Developers have to automate all tests as they go. This means more responsibility for developers - They have to make sure that what they implemented works and that it also will work in the future. And it allows you to move faster, since the test automation is done when the feature is done.
After Dynatrace was bought, Bernd has also rolled out this approach to QA globally to other teams in the company, and it was always more successful than the old way.
This initiative was again triggered by pain: Slow feedback, which this time came from the slow test automation after a feature was complete.
Zero to Devops
The pain Dynatrace felt was slow feedback, again: When they started with the SaaS product, their operations team sometimes needed weeks to react. Everyone was unhappy. So the CTO decided: “We need to be able to implement a bugfix and deploy it to production in less than one hour”. DevOps at Dynatrace was born.
At this point, the company had already undergone other major changes: They had already “killed” their QA department, and they had established a culture of continuous integration and continuous testing. Also, Dynatrace had a culture that embraced failure (fail fast, fix what’s wrong, learn from it) from the start. So everyone had the feeling: “We can accept this new challenge”.
To achieve this goal, they had to move operations closer to development. Developers would do all operations for the application / the cluster themselves, and automate everything. Since QA was already integrated in development, after integrating operations they had turned the organizational structure by 90 degrees: Instead of different silos for different functions, they had cross-functional groups that were responsible for a delivery from end to end.
They still had a 24h operations team (which exists in the parent company anyway), but step by step they automated all manual operations procedures. And now, their only remaining procedure is: “If the cluster cannot heal itself, call someone from development”. So now they have fully automated QA, deployment, and application operations, and don’t need the 24h operations team anymore.

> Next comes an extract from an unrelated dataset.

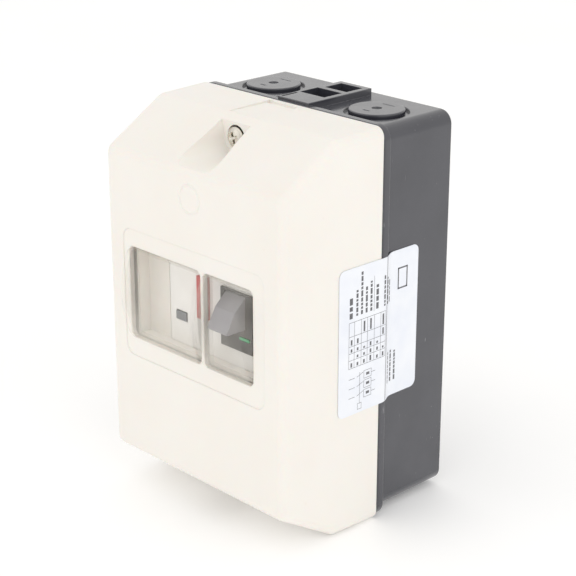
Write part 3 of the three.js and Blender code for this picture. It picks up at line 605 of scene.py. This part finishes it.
def end_cutters(side):
    """Everything cut at one end: channel to the seam, notch, washer pocket, screw hole and scoop."""
    low, high = sorted((side * 72.75, side * 76))
    channel = block(-CHANNEL_HALF_X, CHANNEL_HALF_X, SLOPE_Y + 0.5, -40, low, high)
    low, high = sorted((side * 72.3, side * 76))
    notch = block(-CHANNEL_HALF_X, -5.2, -40.6, -39.2, low, high)
    pocket = rod_y(0, side * SCREW_Z, 4.4, SCOOP_BACK_Y - 1, SCREW_POCKET_Y, 48)
    hole = rod_y(0, side * SCREW_Z, 2.3, SCREW_POCKET_Y - 0.5, SEAM_Y + 1)
    return [channel, notch, pocket, hole, screw_scoop(side)]


def scoop_blocks(form):
    """The thick stretches of wall round both scoops, trimmed to the cover's outer form."""
    blocks = []
    for side in (1, -1):
        low, high = sorted((side * 57, side * 75))
        blocks.append(block(-13, 13, FRONT_Y - 1, SCOOP_BLOCK_BACK_Y, low, high))
    return combine(combine(blocks[0], "UNION", blocks[1]), "INTERSECT", form)


def make_cover():
    cover = cover_outer()
    form = bpy.data.objects.new("tool", cover.data.copy())
    bpy.context.scene.collection.objects.link(form)
    inner_x = HALF_X - COVER_WALL - COVER_TAPER
    combine(cover, "DIFFERENCE", prism_x(cover_outline(COVER_WALL), -inner_x, inner_x))
    combine(cover, "UNION", scoop_blocks(form))
    for side in (1, -1):
        combine(cover, "UNION", rod_y(0, side * SCREW_Z, 4.2, -59.5, SEAM_Y - 0.2))
    for x, z in FRAME_SCREWS:
        combine(cover, "UNION", rod_y(x, z, 2.4, FRONT_Y + COVER_WALL - 0.3, -79.7))
        combine(cover, "DIFFERENCE", rod_y(x, z, 1.2, -82.8, -79))
    past_seam = block(-60, 60, SEAM_Y, SEAM_Y + 20, -90, 90)
    cutters = [past_seam, *end_cutters(1), *end_cutters(-1)]
    cutters += [panel_cutter(), lamp_ring_cutter()]
    cutters += [window_cutter(x0, x1) for x0, x1 in WINDOWS]
    combine(cover, "DIFFERENCE", *cutters)
    finished(cover, "cover", LOOKS["cover_cream"], ["cover_shell"], angle=24)


# ---- Base ---------------------------------------------------------------------------------------


def knockout_disc(x, side):
    """The raised disc with a rounded rim, a dimple in the middle and two small moulded marks."""
    centre = (x, KNOCKOUT_Y, 0)
    top = BASE_HALF_Z + KNOCKOUT_RISE
    rim, edge = KNOCKOUT_R + 0.2, 0.5
    profile = [(rim, BASE_HALF_Z - 1.5), (rim, top - edge)]
    for angle in (0.4, 0.8, 1.2, 1.57):
        profile.append((rim - edge + edge * math.cos(angle), top - edge + edge * math.sin(angle)))
    disc = turned(centre, Z * side, profile, 72)
    dimple = [(1.3, top - 0.8), (1.65, top - 0.6), (1.85, top - 0.1), (2.0, top + 1)]
    low, high = sorted((side * (top - 0.12), side * (top + 1)))
    marks = [block(x - 2.6, x + 3.0, KNOCKOUT_Y + 5.6, KNOCKOUT_Y + 6.1, low, high),
             block(x - 1.6, x + 1.2, KNOCKOUT_Y - 5.6, KNOCKOUT_Y - 4.7, low, high)]
    return combine(disc, "DIFFERENCE", turned(centre, Z * side, dimple, 24), *marks)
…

There are extreme feedback devices all over the company: The Dynatrace ufo. These are lamps that show all kinds of pipeline problems using a color code.
After the CTO started this initiative, 150 developers in two countries were immediately affected. They faced big problems at the start, and it took them some time until they honed out all of the problems, but now they are hugely successful with it. With even more developers.
Executive Support
I think one of the reasons for the success of those initiatives is that they have support on multiple levels of the hierarchy. They often start with the CTO wanting something, and he then finds supporters in product management, team leaders and developers to achieve his goals.
Bernd told me that, when you do a new project, you have to fully rely on automation from day one. This means that you’ll have very high initial costs, but they will pay for themselves at some point. But you have to get a budget for this, and he sees his task as a CTO to make sure this budget is available.
The way of the engineer: Solve all problems in a sustainable way. Bernd Greifeneder
The DevOps initiative started with Bernd putting a stake in the ground: “We need to be able to implement a bugfix and deploy it to production in less than one hour”. Most told him that this is impossible, but he found enough people from product management, development and team leaders that were willing to try. So they started with DevOps. With a team of 150 developers who were all immediately affected, half of them in another country. And even though it was “a mess” at first, after some time, it was hugely successful.
At one point, Bernd decided that the feedback from their smoke tests was too slow: “One hour for smoke tests is unacceptable. Our new target is five minutes.” And then he gave the TA department a lot of time and money to change the testing technology stack in order to achieve this. Over a year later, they were at ~8 minutes.
Key Takeaways
You need long-term goals: Top management has to put a stake into the ground from time to time (“We need to be able to implement a bugfix and deploy it to production in less than one hour”). And then make sure everyone understands this goal.
You need support on all levels of the hierarchy: In order to achieve those goals, you need some first supporters on all levels of the hierarchy and in all departments.
Allow and embrace failures: Failing is OK as long as you fail fast, correct what’s wrong and learn from your failure.
You have to turn your company structure by 90 degrees: To move fast, you cannot have the traditional departments (silos) for Development, QA, Product Management, Operations. You need cross-functional groups that are composed of all those functions.
Everyone needs a basic understanding of “Agile”: I asked Bernd if it is an advantage when managers are engineers. He said “It is an advantage, but it is clearly not required. However every manager has to understand some basic agile principles: Why we need to move fast, why we need very fast feedback, why it makes sense to invest money in solving probelms in a sustainable way”.
You really have to invest time and money: You have to solve problems in a sustainable way: You have to automate everything. You have to work on faster feedback - constantly. This takes time and money. But it will pay for it at some point.
Lead, follow, or get out of the way: Everyone has to know that this is the new way, and that it will stay like this for a long time. That they cannot wait and do nothing until the next way will be announced. That they have to follow this way when they want to stay with the company. Top management has to put a stake into the ground.